##### Dataset extract #####

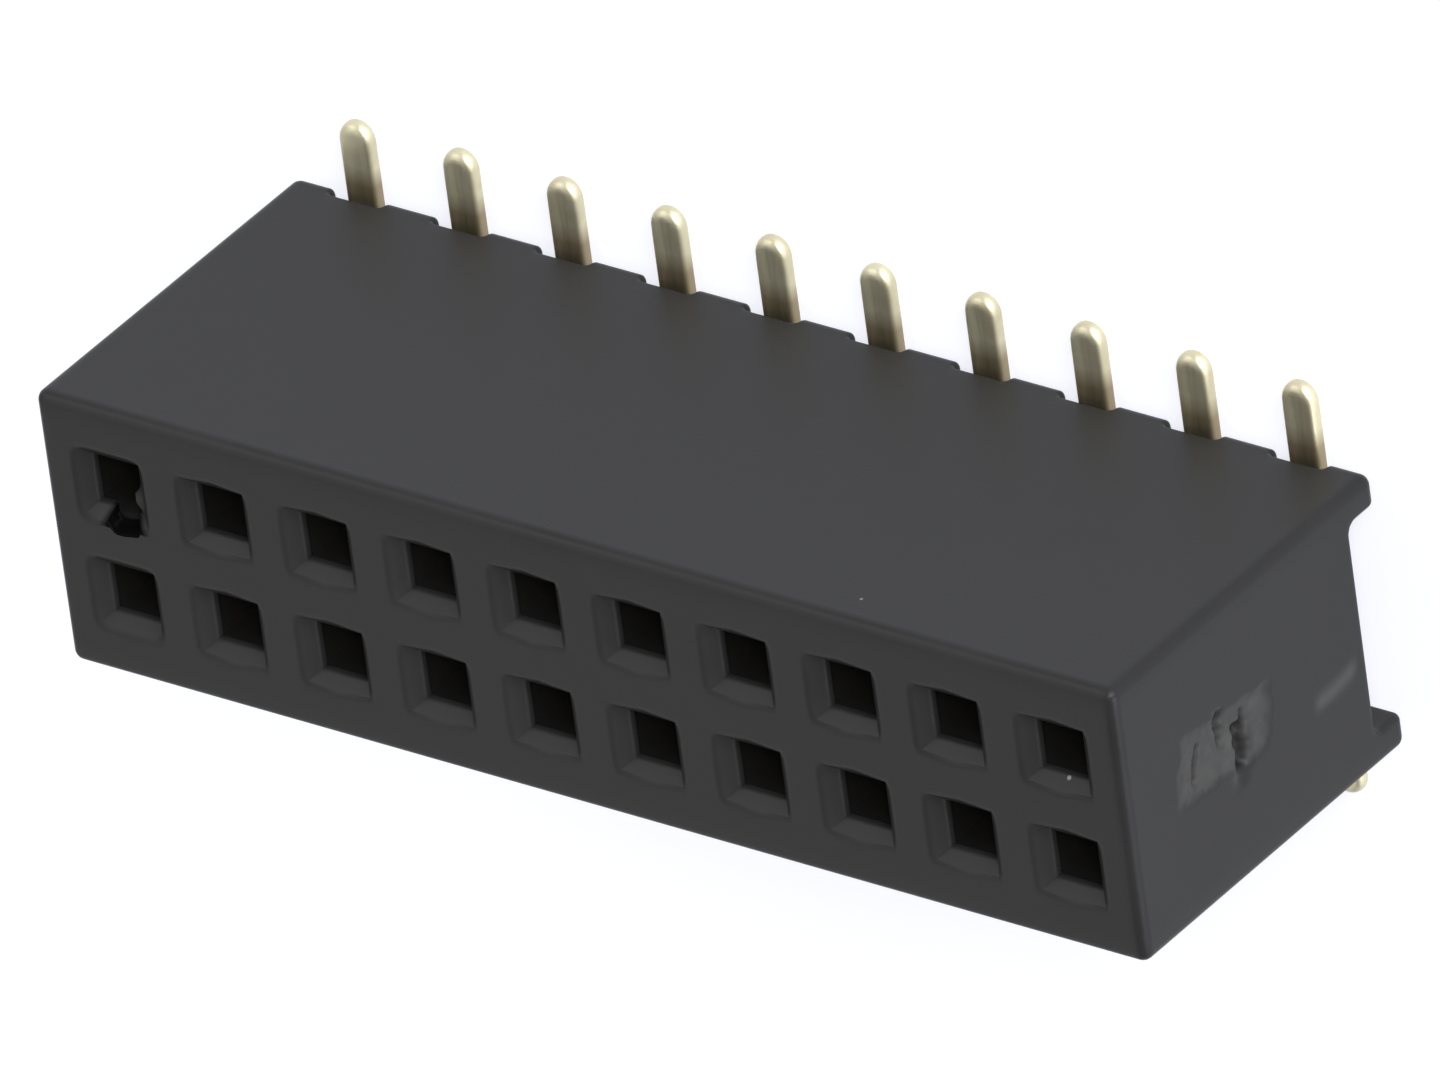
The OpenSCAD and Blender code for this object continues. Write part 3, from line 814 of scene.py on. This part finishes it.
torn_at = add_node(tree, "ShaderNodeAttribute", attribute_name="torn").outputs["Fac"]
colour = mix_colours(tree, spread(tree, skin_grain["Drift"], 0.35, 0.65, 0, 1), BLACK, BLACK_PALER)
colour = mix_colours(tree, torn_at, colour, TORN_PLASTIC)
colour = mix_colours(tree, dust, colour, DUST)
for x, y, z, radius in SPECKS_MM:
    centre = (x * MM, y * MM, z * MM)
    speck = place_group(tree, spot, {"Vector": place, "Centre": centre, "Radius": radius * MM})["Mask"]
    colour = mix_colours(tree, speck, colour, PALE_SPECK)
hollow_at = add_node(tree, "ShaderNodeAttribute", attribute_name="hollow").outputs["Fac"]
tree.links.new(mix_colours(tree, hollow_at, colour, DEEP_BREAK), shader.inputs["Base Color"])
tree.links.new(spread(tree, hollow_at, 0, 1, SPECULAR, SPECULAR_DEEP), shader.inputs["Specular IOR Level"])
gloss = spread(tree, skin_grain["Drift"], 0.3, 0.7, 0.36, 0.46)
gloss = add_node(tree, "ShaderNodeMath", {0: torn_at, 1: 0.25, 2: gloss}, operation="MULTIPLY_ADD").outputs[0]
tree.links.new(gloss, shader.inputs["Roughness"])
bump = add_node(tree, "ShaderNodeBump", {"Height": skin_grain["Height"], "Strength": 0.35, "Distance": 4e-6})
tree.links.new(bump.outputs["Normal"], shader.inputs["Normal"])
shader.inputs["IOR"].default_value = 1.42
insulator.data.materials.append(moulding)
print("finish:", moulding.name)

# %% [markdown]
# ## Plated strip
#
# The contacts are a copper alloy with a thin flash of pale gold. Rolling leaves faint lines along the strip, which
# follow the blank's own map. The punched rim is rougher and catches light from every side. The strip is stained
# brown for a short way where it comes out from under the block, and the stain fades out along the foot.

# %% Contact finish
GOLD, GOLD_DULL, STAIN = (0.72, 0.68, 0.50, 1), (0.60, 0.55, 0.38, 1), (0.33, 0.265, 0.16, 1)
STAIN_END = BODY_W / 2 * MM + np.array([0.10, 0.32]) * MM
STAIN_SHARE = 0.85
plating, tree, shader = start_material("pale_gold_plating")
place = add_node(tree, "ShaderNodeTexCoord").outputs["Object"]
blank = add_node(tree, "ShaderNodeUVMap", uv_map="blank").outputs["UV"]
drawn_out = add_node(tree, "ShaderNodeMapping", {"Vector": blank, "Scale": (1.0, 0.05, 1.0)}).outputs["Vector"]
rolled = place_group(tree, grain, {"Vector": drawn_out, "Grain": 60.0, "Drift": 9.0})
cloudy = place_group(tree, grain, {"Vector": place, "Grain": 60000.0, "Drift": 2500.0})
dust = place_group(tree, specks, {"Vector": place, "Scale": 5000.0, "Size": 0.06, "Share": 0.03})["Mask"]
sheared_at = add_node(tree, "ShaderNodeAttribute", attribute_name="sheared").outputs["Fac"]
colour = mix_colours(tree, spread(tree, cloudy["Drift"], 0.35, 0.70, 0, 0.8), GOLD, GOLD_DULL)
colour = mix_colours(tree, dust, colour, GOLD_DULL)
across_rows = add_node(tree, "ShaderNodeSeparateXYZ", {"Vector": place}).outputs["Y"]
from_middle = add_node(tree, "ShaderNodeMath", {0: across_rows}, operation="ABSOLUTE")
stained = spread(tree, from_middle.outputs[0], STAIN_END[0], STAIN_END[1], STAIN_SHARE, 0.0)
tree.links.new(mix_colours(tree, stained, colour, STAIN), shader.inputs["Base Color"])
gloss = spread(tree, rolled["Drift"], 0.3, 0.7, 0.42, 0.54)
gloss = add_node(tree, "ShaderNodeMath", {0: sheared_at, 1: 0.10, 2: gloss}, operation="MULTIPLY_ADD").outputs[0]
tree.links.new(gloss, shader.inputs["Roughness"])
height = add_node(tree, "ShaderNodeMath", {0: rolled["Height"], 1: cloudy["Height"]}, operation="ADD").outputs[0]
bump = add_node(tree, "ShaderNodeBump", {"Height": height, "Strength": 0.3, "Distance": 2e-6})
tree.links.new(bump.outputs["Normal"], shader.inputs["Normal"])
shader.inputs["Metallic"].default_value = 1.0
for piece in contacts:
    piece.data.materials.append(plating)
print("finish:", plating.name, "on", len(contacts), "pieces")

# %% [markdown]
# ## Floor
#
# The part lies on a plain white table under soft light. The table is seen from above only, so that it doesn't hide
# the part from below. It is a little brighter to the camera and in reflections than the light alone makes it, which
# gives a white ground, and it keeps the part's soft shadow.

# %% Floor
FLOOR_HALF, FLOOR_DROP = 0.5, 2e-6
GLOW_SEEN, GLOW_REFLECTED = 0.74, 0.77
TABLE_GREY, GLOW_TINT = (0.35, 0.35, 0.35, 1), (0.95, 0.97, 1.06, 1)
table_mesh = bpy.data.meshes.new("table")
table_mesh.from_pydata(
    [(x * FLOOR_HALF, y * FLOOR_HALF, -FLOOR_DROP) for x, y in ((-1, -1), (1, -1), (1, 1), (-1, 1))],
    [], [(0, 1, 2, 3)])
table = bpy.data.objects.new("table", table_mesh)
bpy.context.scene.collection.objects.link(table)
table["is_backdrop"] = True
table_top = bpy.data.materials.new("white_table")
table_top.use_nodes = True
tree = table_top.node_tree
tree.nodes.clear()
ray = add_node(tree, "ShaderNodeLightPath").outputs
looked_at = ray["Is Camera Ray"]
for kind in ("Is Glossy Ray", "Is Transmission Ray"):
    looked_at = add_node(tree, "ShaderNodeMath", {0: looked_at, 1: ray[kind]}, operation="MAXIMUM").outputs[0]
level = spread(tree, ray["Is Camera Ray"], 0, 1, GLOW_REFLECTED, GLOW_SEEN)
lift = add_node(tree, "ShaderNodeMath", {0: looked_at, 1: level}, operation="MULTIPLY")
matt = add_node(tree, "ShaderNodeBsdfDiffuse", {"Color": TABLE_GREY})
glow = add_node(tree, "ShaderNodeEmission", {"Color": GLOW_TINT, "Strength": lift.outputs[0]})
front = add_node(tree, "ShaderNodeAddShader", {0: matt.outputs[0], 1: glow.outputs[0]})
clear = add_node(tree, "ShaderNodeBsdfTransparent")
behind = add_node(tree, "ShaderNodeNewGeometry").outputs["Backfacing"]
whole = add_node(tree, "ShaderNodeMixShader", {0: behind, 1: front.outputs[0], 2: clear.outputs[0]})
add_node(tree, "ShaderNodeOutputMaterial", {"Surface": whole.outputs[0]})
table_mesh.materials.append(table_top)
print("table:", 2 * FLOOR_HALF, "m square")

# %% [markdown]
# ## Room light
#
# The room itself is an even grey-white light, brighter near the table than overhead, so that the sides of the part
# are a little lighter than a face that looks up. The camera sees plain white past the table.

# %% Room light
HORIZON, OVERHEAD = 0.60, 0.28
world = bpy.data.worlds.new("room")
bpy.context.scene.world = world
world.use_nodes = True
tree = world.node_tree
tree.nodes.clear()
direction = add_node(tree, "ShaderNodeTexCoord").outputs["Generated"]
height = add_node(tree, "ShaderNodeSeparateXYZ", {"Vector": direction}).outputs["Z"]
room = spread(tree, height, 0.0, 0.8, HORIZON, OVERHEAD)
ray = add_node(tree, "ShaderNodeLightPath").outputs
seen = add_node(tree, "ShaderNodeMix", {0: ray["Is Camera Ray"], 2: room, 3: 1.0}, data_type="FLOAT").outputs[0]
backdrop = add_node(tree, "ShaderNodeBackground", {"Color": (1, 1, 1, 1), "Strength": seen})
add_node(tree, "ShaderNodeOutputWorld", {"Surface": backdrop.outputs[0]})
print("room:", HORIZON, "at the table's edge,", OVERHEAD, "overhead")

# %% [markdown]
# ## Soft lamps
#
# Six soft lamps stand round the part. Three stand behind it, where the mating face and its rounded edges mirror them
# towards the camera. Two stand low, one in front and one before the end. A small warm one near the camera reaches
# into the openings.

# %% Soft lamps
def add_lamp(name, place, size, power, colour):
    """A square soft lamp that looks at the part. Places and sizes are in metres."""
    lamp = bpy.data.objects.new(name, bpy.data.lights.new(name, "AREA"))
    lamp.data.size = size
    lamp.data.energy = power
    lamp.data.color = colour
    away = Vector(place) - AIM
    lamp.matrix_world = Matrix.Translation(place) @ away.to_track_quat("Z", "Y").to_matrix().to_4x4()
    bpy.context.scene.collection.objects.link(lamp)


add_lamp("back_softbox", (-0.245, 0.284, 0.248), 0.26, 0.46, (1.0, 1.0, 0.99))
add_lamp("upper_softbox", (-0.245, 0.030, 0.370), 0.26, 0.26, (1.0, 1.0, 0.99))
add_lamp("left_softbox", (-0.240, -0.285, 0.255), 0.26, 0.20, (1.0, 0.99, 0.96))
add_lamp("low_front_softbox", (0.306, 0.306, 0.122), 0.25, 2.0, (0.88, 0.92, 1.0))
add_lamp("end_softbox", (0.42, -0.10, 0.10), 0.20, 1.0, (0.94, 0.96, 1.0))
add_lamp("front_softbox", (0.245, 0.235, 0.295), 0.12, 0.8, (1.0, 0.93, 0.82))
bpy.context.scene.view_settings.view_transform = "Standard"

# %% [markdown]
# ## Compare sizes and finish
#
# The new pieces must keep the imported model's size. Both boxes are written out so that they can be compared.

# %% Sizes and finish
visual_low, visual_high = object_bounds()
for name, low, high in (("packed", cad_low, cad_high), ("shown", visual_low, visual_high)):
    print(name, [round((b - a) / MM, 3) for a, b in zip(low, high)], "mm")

#####

■ **Exercise objective**
Please repeat word for word the lines above that run from the beginning through the line containing "# brown for", keeping both the first and that last line.

■ **The result**
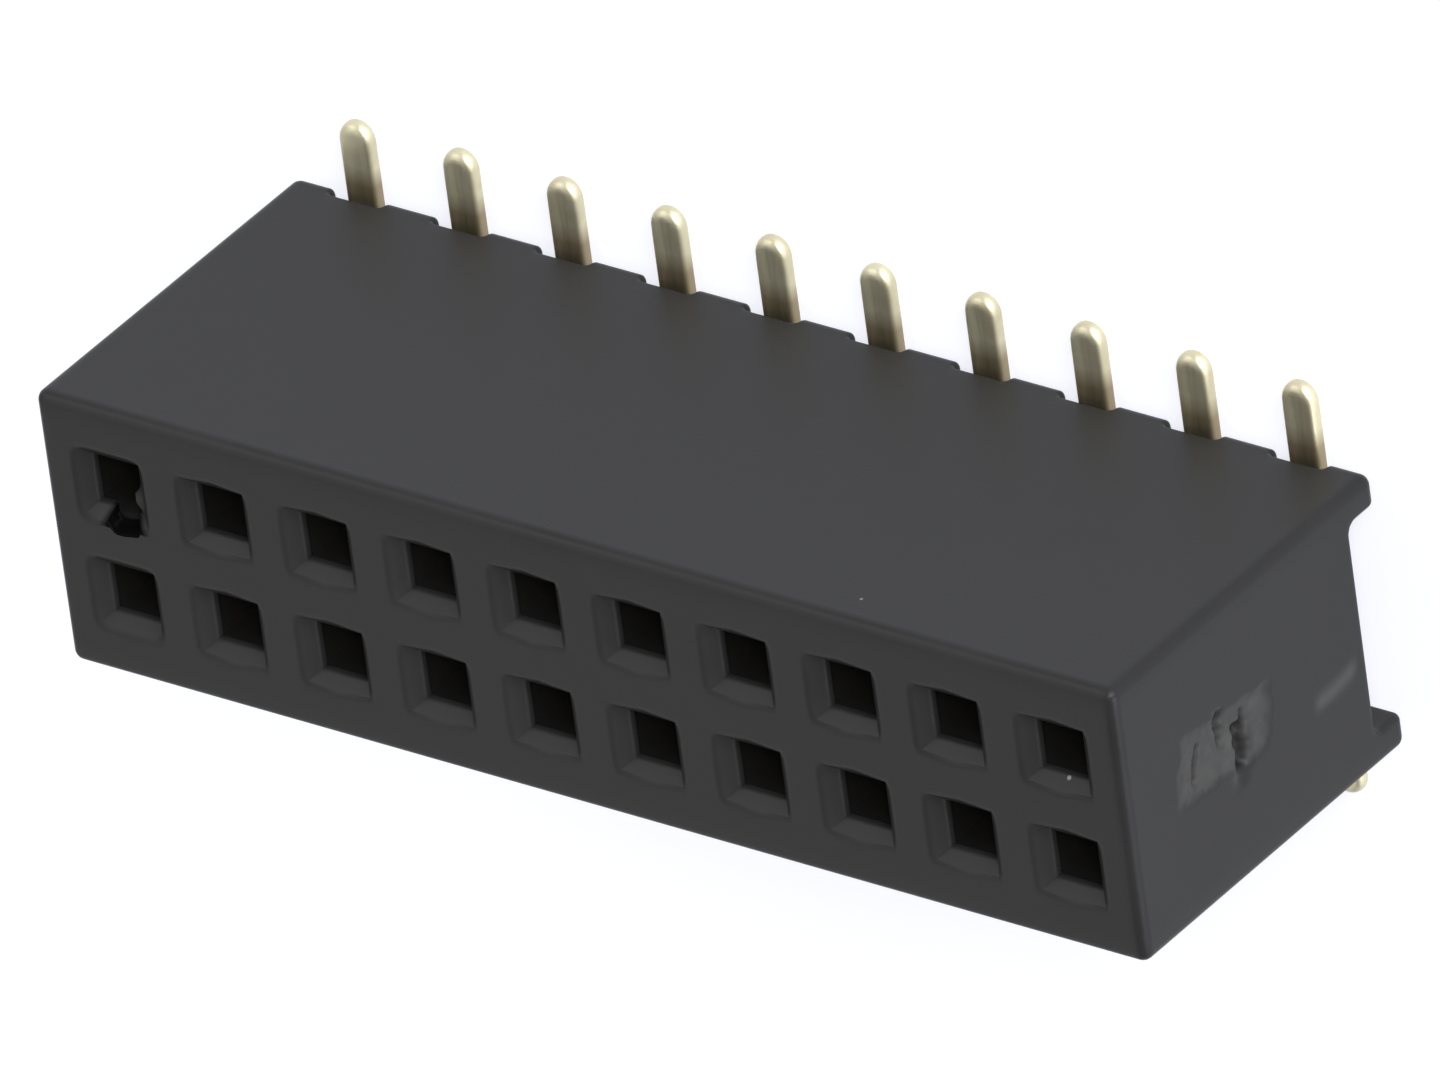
The OpenSCAD and Blender code for this object continues. Write part 3, from line 814 of scene.py on. This part finishes it.
torn_at = add_node(tree, "ShaderNodeAttribute", attribute_name="torn").outputs["Fac"]
colour = mix_colours(tree, spread(tree, skin_grain["Drift"], 0.35, 0.65, 0, 1), BLACK, BLACK_PALER)
colour = mix_colours(tree, torn_at, colour, TORN_PLASTIC)
colour = mix_colours(tree, dust, colour, DUST)
for x, y, z, radius in SPECKS_MM:
    centre = (x * MM, y * MM, z * MM)
    speck = place_group(tree, spot, {"Vector": place, "Centre": centre, "Radius": radius * MM})["Mask"]
    colour = mix_colours(tree, speck, colour, PALE_SPECK)
hollow_at = add_node(tree, "ShaderNodeAttribute", attribute_name="hollow").outputs["Fac"]
tree.links.new(mix_colours(tree, hollow_at, colour, DEEP_BREAK), shader.inputs["Base Color"])
tree.links.new(spread(tree, hollow_at, 0, 1, SPECULAR, SPECULAR_DEEP), shader.inputs["Specular IOR Level"])
gloss = spread(tree, skin_grain["Drift"], 0.3, 0.7, 0.36, 0.46)
gloss = add_node(tree, "ShaderNodeMath", {0: torn_at, 1: 0.25, 2: gloss}, operation="MULTIPLY_ADD").outputs[0]
tree.links.new(gloss, shader.inputs["Roughness"])
bump = add_node(tree, "ShaderNodeBump", {"Height": skin_grain["Height"], "Strength": 0.35, "Distance": 4e-6})
tree.links.new(bump.outputs["Normal"], shader.inputs["Normal"])
shader.inputs["IOR"].default_value = 1.42
insulator.data.materials.append(moulding)
print("finish:", moulding.name)

# %% [markdown]
# ## Plated strip
#
# The contacts are a copper alloy with a thin flash of pale gold. Rolling leaves faint lines along the strip, which
# follow the blank's own map. The punched rim is rougher and catches light from every side. The strip is stained
# brown for a short way where it comes out from under the block, and the stain fades out along the foot.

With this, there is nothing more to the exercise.